Eventually, drug traffickers began switching to ground or river transportation,
and by the time the missionary plane was shot down, United States officials said,
there were few drug flights still operating.
American officials say there is evidence of increased drug-related air traffic
in Colombia since the interdiction operation was suspended, but they have only
limited information about the volume of drug flights out of Peru. Some drug flights
are now trying to skirt the Peru-Colombia border by flying over Brazil, but the
administration has not asked Brazil to get involved in an expanded air interdiction
program, officials said.
The State Department office that conducted the inquiry into the downing last
year would be in charge of the new interdiction program. The State Department's
August 2001 report on the incident concluded that the program had lacked adequate
oversight, that over time too many informal shortcuts had crept into mission procedures,
and that a language barrier had made it difficult for the C.I.A. contractors to
have much influence over the Peruvian fighter pilots.

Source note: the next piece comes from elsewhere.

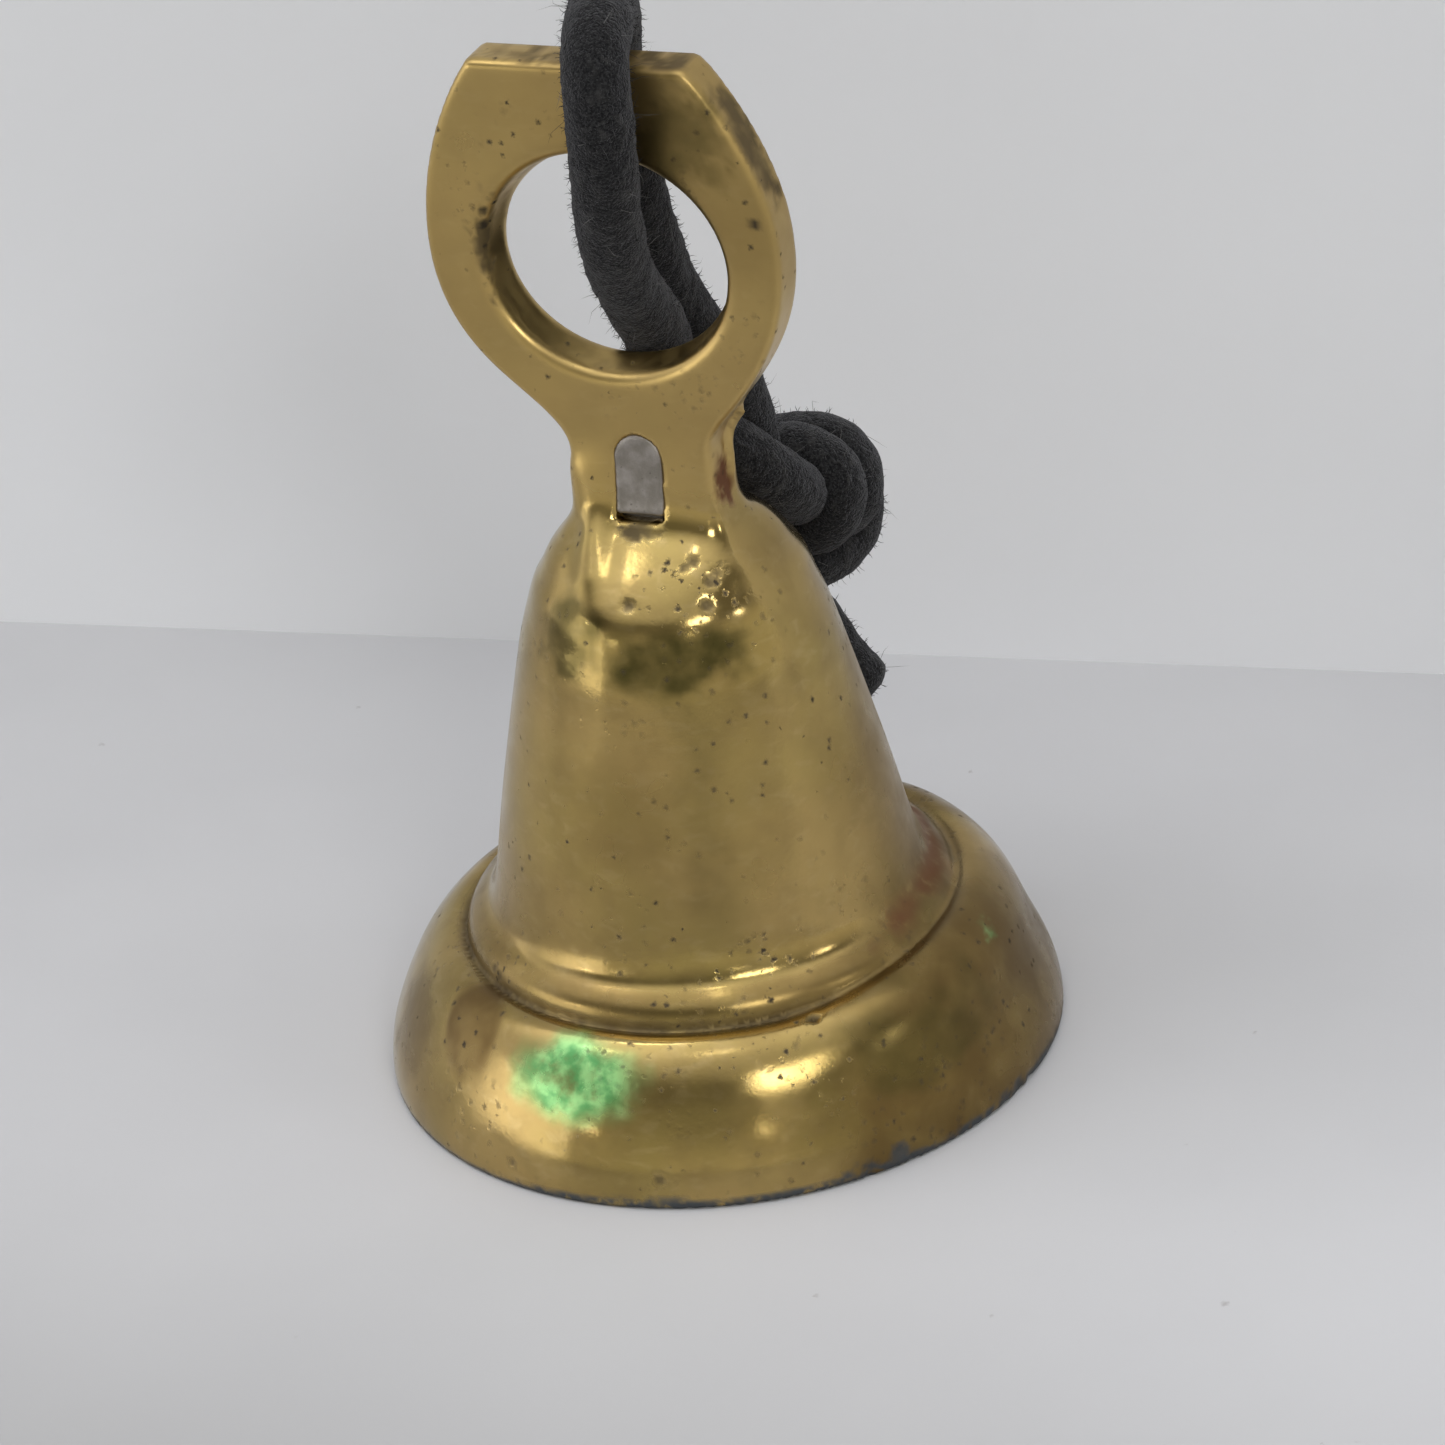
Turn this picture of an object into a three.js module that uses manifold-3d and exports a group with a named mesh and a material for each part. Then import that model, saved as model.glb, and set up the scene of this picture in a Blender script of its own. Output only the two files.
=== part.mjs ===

Officials say that before President Bush could officially sign off on the
program, he would have to notify Congress that the administration is confident
of adequate training effective safety procedures. The State Department and its
contractor are moving ahead with training now so they could assure Congress about
the program soon after the president formally notifies legislators, expected to
be in the fall.
Since Congress imposed stricter standards on any resumption of operations
in Peru, the administration may express readiness to resume air operations in
Colombia first, and Peru sometime later.